A Ugandan gay activist who wrote a New York Times op-ed piece in December, speaking out against homophobia in his country enforced by the government and the police, has received threats and says he fears for his life, afraid to even go shopping alone or eat in a restaurant for fear of being poisoned.
"Just two days ago there was a very big piece of news about me," said Frank Mugisha, executive director of Sexual Minorities Uganda, in an interview by phone from Kampala on my radio program on SiriusXM OutQ yesterday, referring to an article he says was written in a local newspaper, attacking him for writing the New York Times op-ed.
"It said that everything we are saying is not true. That we are just trying to get sympathy in the Western world. They put my picture in the newspaper with all these hate words and of course I got a lot of bad emails, bad phones, a lot of harassment against me."
Mugisha, who in November received the Robert F. Kennedy Human Rights Award at a ceremony in Washington, had written in the Times back on December 22 about the conditions for LGBT people in in his country, which came under international criticism beginning in 2009 for its consideration of what had come to be known as the "kill the gays" bill, a law that if enacted would make homosexuality punishable by death or life imprisonment.
The bill was shelved in May of 2011, but Mugisha wrote that it could be introduced again at any time.
"Here, lesbian, gay, bisexual and transgender people suffer brutal attacks, yet cannot report them to the police for fear of additional violence, humiliation, rape or imprisonment at the hands of the authorities," Mugisha wrote in the Times. "We are expelled from school and denied health care because of our perceived sexual orientation or gender identity. If your boss finds out (or suspects) you are gay, you can be fired immediately. People are outed in the media — or if they have gay friends, they are assumed to be ‘gay by association.’"
Mugisha also discussed Secretary of State Hillary Clinton’s historic speech in Geneva last month which put pressure on countries around the world, calling for gay rights to be included as human rights and tying foreign aid to a country’s record on LGBT rights. Uganda, like other African countries is a recipient of U.S. foreign aid.
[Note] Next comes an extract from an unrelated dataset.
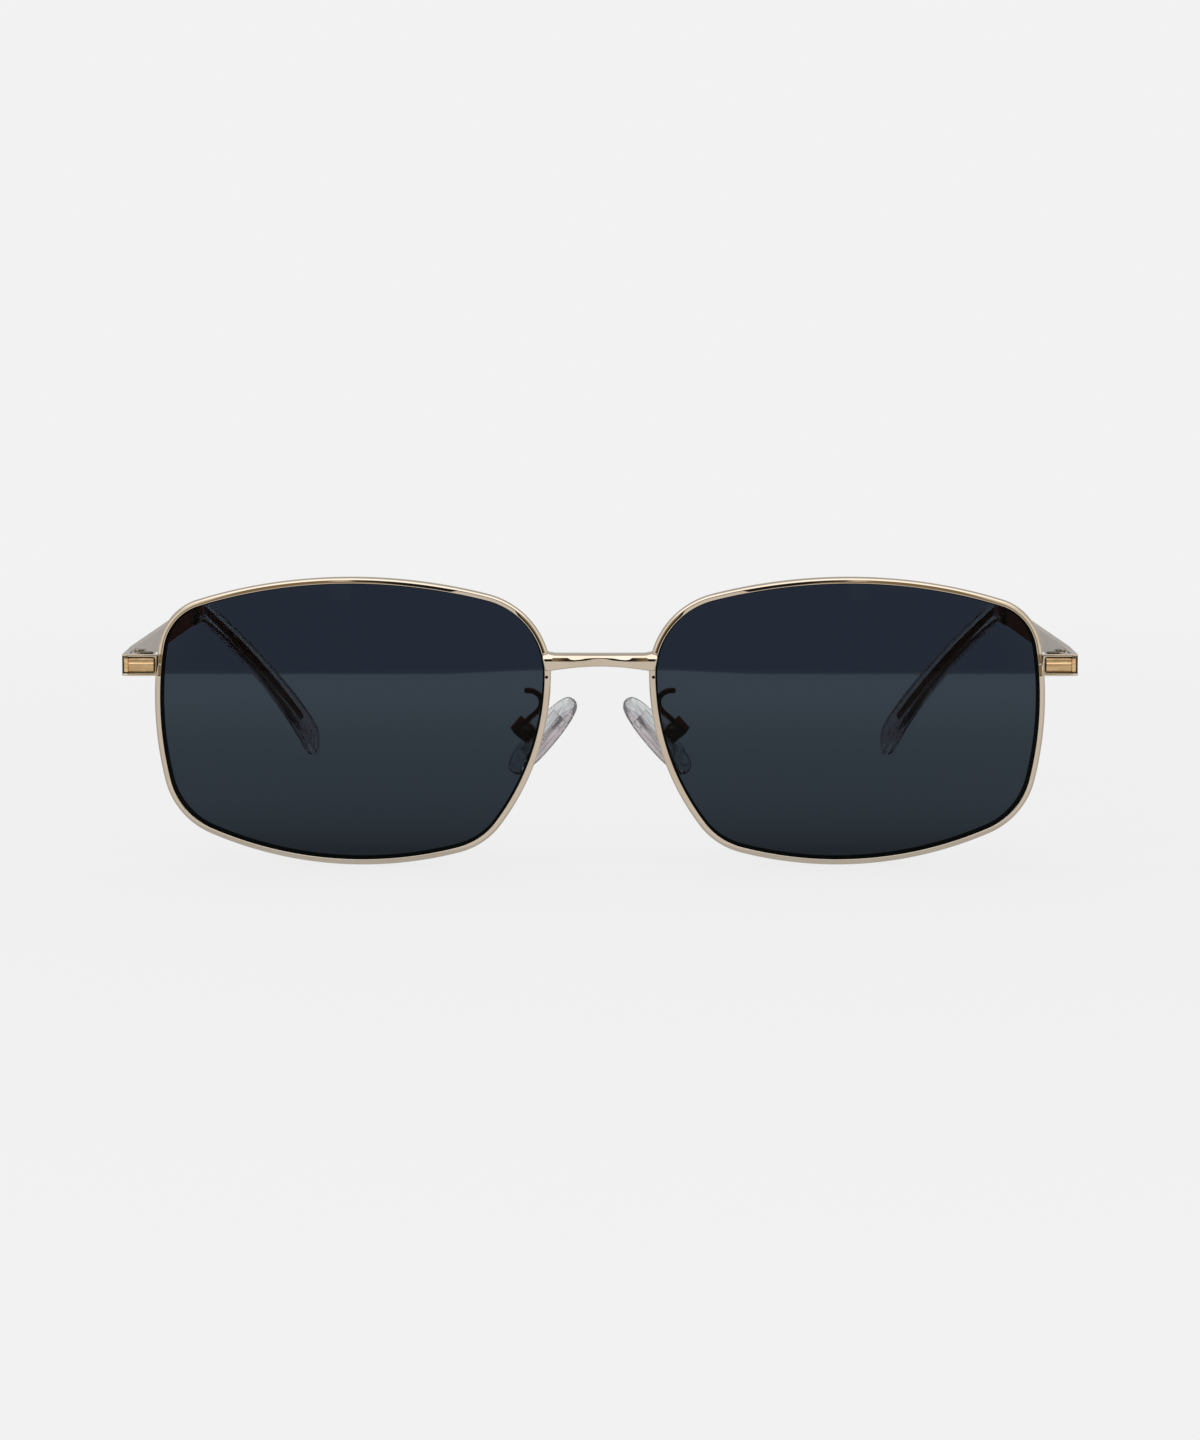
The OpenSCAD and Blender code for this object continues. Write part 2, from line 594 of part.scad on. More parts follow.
module core_wire() {
    color(steel) skin(core_rings(core_r, seat));
}
module tip() {
    color(clear, 0.5) difference() {
        skin(tip_rings(tip_low));
        skin(core_rings(core_r + running, -1));
    }
}
module pad_arm() {
    color(gold) skin(arm_rings());
}
// A cup that is open towards the pad, with a wall at each end of its screw
module pad_box() {
    color(gold) pad_place() translate([0, 0, pad_up]) difference() {
        translate([box_in, -box_d / 2, -box_w / 2]) cube([box_out - box_in, box_d, box_w]);
        translate([box_in - 1, -tab_t / 2 - seat, -box_w / 2 + box_wall])
            cube([box_out - box_in + 1 - box_wall, tab_t + 2 * seat, box_w - 2 * box_wall]);
        translate([pad_axis, 0, 0]) rotate([90, 0, 0])
            cylinder(r = pad_screw_r + seat / 2, h = box_d + 2, center = true);
    }
}
module pad_screw() {
    color(steel) pad_place() translate([pad_axis, box_d / 2 + seat, pad_up]) rotate([-90, 0, 0])
        slotted_screw(pad_screw_r, box_d);
}
// The hard carrier inside the pad, with a tab that rocks on the pad screw
module insert_shape(grow) {
    translate([-insert_t / 2 - grow, -insert_w / 2 - grow, -insert_len / 2 - grow])
        cube([insert_t + 2 * grow, insert_w + 2 * grow, insert_len + 2 * grow]);
    translate([0, -tab_t / 2 - grow, pad_up - tab_w / 2 - grow])
        cube([pad_axis, tab_t + 2 * grow, tab_w + 2 * grow]);
}
module pad_insert() {
    color(clear) pad_place() difference() {
        union() {
            insert_shape(0);
            translate([pad_axis, 0, pad_up]) rotate([90, 0, 0])
                cylinder(r = tab_w / 2, h = tab_t, center = true);
        }
        translate([pad_axis, 0, pad_up]) rotate([90, 0, 0])
            cylinder(r = pad_screw_r + running, h = tab_t + 1, center = true);
    }
}
// A soft oval pad: flat towards the box, crowned towards the nose, wider at its lower end
module nose_pad() {
    layers = [[-0.5, 0.3], [-0.44, 0.68], [-0.24, 0.91], [0, 1], [0.28, 0.98], [0.44, 0.88], [0.5, 0.74]];
    outline = [for (i = [27:-1:0]) let (a = 360 * i / 28, z = sin(a))
        [cos(a) * pad_w / 2 * (1 - 0.1 * z), sign(z) * pow(abs(z), 0.9) * pad_len / 2]];
    color(clear, 0.7) pad_place() difference() {
        skin([for (q = layers) [for (p = outline) [q[0] * pad_t, p[0] * q[1],
            p[1] * (1 - (1 - q[1]) * pad_w / pad_len)]]]);
        insert_shape(seat);
    }
}

bridge();
on_side(true) rim();  // left_rim
on_side(false) rim();  // right_rim
on_side(true) lens();  // left_lens
on_side(false) lens();  // right_lens
on_side(true) end_piece();  // left_end_piece
on_side(false) end_piece();  // right_end_piece
on_side(true) end_plate();  // left_end_plate
on_side(false) end_plate();  // right_end_plate
on_side(true) upper_closing_block();  // left_upper_closing_block
on_side(false) upper_closing_block();  // right_upper_closing_block
on_side(true) lower_closing_block();  // left_lower_closing_block
on_side(false) lower_closing_block();  // right_lower_closing_block
on_side(true) closing_screw();  // left_closing_screw
on_side(false) closing_screw();  // right_closing_screw
on_side(true) front_hinge();  // left_front_hinge
on_side(false) front_hinge();  // right_front_hinge
on_side(true) temple_hinge();  // left_temple_hinge
on_side(false) temple_hinge();  // right_temple_hinge
on_side(true) hinge_screw();  // left_hinge_screw
on_side(false) hinge_screw();  // right_hinge_screw
on_side(true) temple();  // left_temple
on_side(false) temple();  // right_temple
on_side(true) core_wire();  // left_core_wire
on_side(false) core_wire();  // right_core_wire
on_side(true) tip();  // left_tip
on_side(false) tip();  // right_tip
on_side(true) pad_arm();  // left_pad_arm
on_side(false) pad_arm();  // right_pad_arm
on_side(true) pad_box();  // left_pad_box
on_side(false) pad_box();  // right_pad_box
on_side(true) pad_screw();  // left_pad_screw
on_side(false) pad_screw();  // right_pad_screw
on_side(true) pad_insert();  // left_pad_insert
on_side(false) pad_insert();  // right_pad_insert
on_side(true) nose_pad();  // left_nose_pad
on_side(false) nose_pad();  // right_nose_pad
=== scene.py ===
import math

import bmesh
import bpy
from mathutils import Matrix, Vector


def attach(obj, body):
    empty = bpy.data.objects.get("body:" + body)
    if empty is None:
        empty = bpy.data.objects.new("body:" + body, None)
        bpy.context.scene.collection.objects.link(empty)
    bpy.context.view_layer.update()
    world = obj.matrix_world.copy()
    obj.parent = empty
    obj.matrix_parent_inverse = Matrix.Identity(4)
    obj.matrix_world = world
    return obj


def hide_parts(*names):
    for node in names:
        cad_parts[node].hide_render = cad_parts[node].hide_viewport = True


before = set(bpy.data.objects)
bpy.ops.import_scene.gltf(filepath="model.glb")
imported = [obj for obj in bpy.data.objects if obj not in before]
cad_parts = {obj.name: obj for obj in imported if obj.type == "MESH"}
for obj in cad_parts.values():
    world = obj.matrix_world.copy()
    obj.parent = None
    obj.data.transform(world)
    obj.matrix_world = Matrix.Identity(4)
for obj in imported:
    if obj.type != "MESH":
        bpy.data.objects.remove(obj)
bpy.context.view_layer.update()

print("stage: frame loaded")

# Sizes are in millimetres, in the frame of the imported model, and turn to metres in addPiece.
# +X is the wearer's left, which is the right side of the photograph.
sides = (("left", 1), ("right", -1))
middleY = 70.3714  # the model's own middle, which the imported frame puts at 0
padLean = 41  # degrees that a nose pad leans from upright, seen from the front


def linked(name, data):
    thing = bpy.data.objects.new(name, data)
    bpy.context.scene.collection.objects.link(thing)
    return thing


def meshed(name, bm):
    mesh = bpy.data.meshes.new(name)
    bm.to_mesh(mesh)
    bm.free()
    return linked(name, mesh)


cameraSettings = {
    "target": (0, -71.171, 22.84),  # middle of the image
    "distance": 700,
    "elevation": 6.6,
    "lens": 115.85,
    "sensor": 36,
    "clip": (0.01, 50),  # metres
}


def makeCamera(s):
    data = bpy.data.cameras.new("photoCamera")
    data.sensor_width = s["sensor"]
    data.lens = s["lens"]
    data.clip_start, data.clip_end = s["clip"]
    camera = linked("photoCamera", data)
    e = math.radians(s["elevation"])
    back = Vector((0, -math.cos(e), math.sin(e)))
    camera.location = (Vector(s["target"]) + s["distance"] * back) * 0.001
    camera.rotation_euler = (-back).to_track_quat("-Z", "Y").to_euler()
    bpy.context.scene.camera = camera


class Wire:  # an output socket that takes plain arithmetic
    def __init__(self, paint, socket):
        self.paint, self.socket = paint, socket

    def __add__(self, other):
        return self.paint.maths("ADD", self, other)

    def __sub__(self, other):
        return self.paint.maths("SUBTRACT", self, other)

    def __rsub__(self, other):
        return self.paint.maths("SUBTRACT", other, self)

    def __mul__(self, other):
        return self.paint.maths("MULTIPLY", self, other)

    def __truediv__(self, other):
        return self.paint.maths("DIVIDE", self, other)

    __radd__ = __add__
    __rmul__ = __mul__


class Paint:  # the node tree of one finish
    def __init__(self, tree):
        self.tree = tree
        tree.nodes.clear()

    def add(self, kind, settings=None, inputs=None, out=0):
        node = self.tree.nodes.new(kind)
        for name, value in (settings or {}).items():
            if name == "stops":
                marks = node.color_ramp.elements
                marks[0].position, marks[1].position = value[0][0], value[-1][0]
                marks[0].color, marks[1].color = (*value[0][1], 1), (*value[-1][1], 1)
                for at, shade in value[1:-1]:
                    marks.new(at).color = (*shade, 1)
            else:
                setattr(node, name, value)
        for name, value in (inputs or {}).items():
            socket = node.inputs[name]
            if isinstance(value, Wire):
                self.tree.links.new(value.socket, socket)
            else:
                socket.default_value = value
        return Wire(self, node.outputs[out]) if node.outputs else None

    def maths(self, operation, a, b, clamp=False):
        settings = {"operation": operation, "use_clamp": clamp}
        return self.add("ShaderNodeMath", settings, {0: a, 1: b})

    def size(self, value):  # without its sign
        return self.maths("ABSOLUTE", value, 0)

    def vector(self, operation, a, b=None, out=0):
        inputs = {0: a} if b is None else {0: a, 1: b}
        return self.add("ShaderNodeVectorMath", {"operation": operation}, inputs, out)

    def part(self, where, axis):
        return self.add("ShaderNodeSeparateXYZ", None, {"Vector": where}, axis)

    def step(self, value, low, high, smooth=True):
        kind = "SMOOTHSTEP" if smooth else "LINEAR"
        return self.add("ShaderNodeMapRange", {"interpolation_type": kind},
                        {"Value": value, "From Min": low, "From Max": high})

    def mix(self, factor, a, b, blend="MIX"):
        settings = {"data_type": "RGBA", "blend_type": blend}
        return self.add("ShaderNodeMix", settings, {0: factor, 6: a, 7: b}, 2)

    def place(self, scale=(1, 1, 1)):
        return self.mapping(self.add("ShaderNodeTexCoord", out="Object"), scale)

    def mapping(self, where, scale=(1, 1, 1), turn=(0, 0, 0)):
        return self.add("ShaderNodeMapping", None,
                        {"Vector": where, "Scale": scale, "Rotation": turn})

    def noise(self, where, size, detail=2, rough=0.5):  # size in metres
        return self.add("ShaderNodeTexNoise", None,
                        {"Vector": where, "Scale": 1 / size, "Detail": detail, "Roughness": rough})

    def bump(self, height, depth):  # depth in metres
        return self.add("ShaderNodeBump", None,
                        {"Height": height, "Distance": depth, "Strength": 1})

    def blend(self, factor, first, second):
        return self.add("ShaderNodeMixShader", None, {0: factor, 1: first, 2: second})

    def surface(self, inputs):
        shader = self.add("ShaderNodeBsdfPrincipled", None, inputs)
        self.add("ShaderNodeOutputMaterial", None, {"Surface": shader})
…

"Every day of my life here in Uganda I have to be careful of what I do," Mugisha said in the radio interview yesterday. "It has reached the point that where I even have to be careful when I’m going to get food in a restaurant, to be sure that the food I’m getting, that I trust the restaurant, because I’m scared I could get poisoned. Even when I want to go shopping I have to call a friend and say can you come with me because my face has been in the newspapers, my face has been in the media. Just two days ago when my face was put in the newspapers I received harassment already. Now it is my fear of stepping out my house. If I want to go and buy food, because I have to eat, what is going to happen to me today?"
Mugisha fears what happened to the best-known gay activist in Uganda, David Kato, could happen to him. Kato was found dead in his home last year, bludgeoned to death with a hammer.
"That gives me more fear because he was murdered [in] his house," he says. "That is more scary. Not having the privacy. Not having the closure. It’s very fearful for me."